======== Entries provided ========

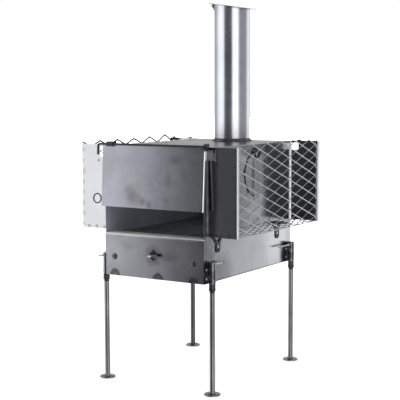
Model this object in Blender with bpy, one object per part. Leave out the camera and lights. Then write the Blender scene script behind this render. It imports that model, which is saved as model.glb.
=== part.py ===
"""Box-bodied rocket stove with side baskets, a lift-up front door, an ash drawer,
a flue pipe with a hinged rain cap, and four clamped legs.

Dimensions below are in millimetres; meshes are written in metres, +Z up,
front of the stove towards -Y, origin on the floor under the bounding box's centre.
"""
import math

import bmesh
import bpy
import numpy as np

for old in list(bpy.data.objects):
    bpy.data.objects.remove(old)

# ---------------------------------------------------------------- main sizes
Y_SHIFT = 11.0           # brings the middle of the overall depth to y = 0
HALF_W = 185.0           # outside of the side panels
SHEET = 3.0              # body sheet
GAP = 0.3                # clearance between pieces that touch
Z_BOTTOM = 341.0         # underside of the body
Z_LEDGE = 476.0          # top of the lower front
Z_DOOR = 560.0           # lower edge of the door
Z_TOP = 750.0            # top of the cooking plate
Y_FRONT = -274.5         # front edges of the side panels
Y_BACK = 277.5           # rear face

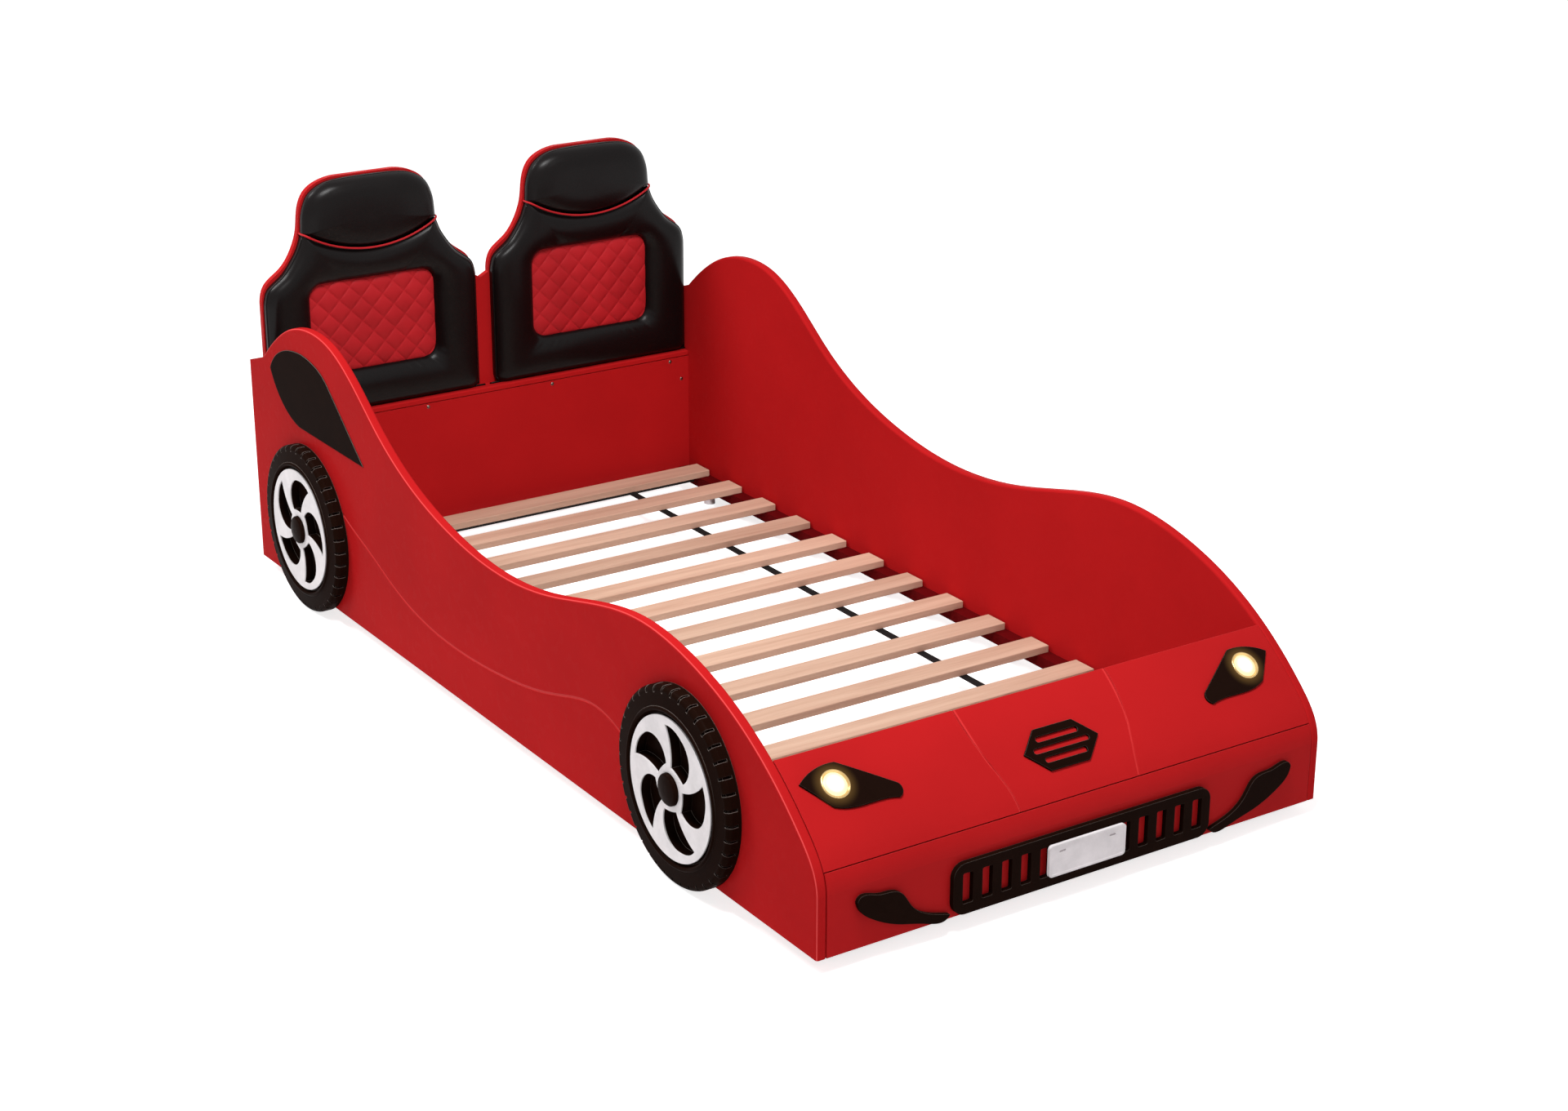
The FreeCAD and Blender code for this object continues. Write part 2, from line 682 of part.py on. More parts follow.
# ---------------------------------------------------------------- slatted base
CLEAT_LOW = 6
slats = []
for index in range(int(dim("slat_count"))):
    bare = box("slat_bare_%02d" % index, "dims.slat_length", "dims.slat_width",
               "dims.slat_thick", "-dims.slat_length / 2",
               "dims.slat_first + %d * dims.slat_pitch" % index,
               "dims.slat_top - dims.slat_thick")
    slats.append(rounded("slat_%02d" % index, bare, 1.5))
keep(compound("slat_set", slats), "slats")

for side, sign in SIDES:
    strap = box("strap_" + side, "dims.strap_width",
                "(dims.slat_count - 1) * dims.slat_pitch + dims.slat_width - 4",
                "dims.strap_thick", "%d * dims.strap_place - dims.strap_width / 2" % sign,
                "dims.slat_first + 2",
                "dims.slat_top - dims.slat_thick - dims.strap_thick")
    keep(strap, "slat_strap_" + side)
    inner = "-%s" % INNER_EXPR if sign < 0 else "%s - dims.cleat_width" % INNER_EXPR
    cleat = box("cleat_" + side, "dims.cleat_width", "dims.lining_front - dims.hood_rear - 4",
                "dims.slat_top - dims.slat_thick - %d" % CLEAT_LOW, inner,
                "dims.hood_rear + 2", str(CLEAT_LOW))
    keep(cleat, "side_cleat_" + side)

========

Problem =>
Pick out every line above that holds the word "Blender" and copy it.

Written response =>
Model this object in Blender with bpy, one object per part. Leave out the camera and lights. Then write the Blender scene script behind this render. It imports that model, which is saved as model.glb.
The FreeCAD and Blender code for this object continues. Write part 2, from line 682 of part.py on. More parts follow.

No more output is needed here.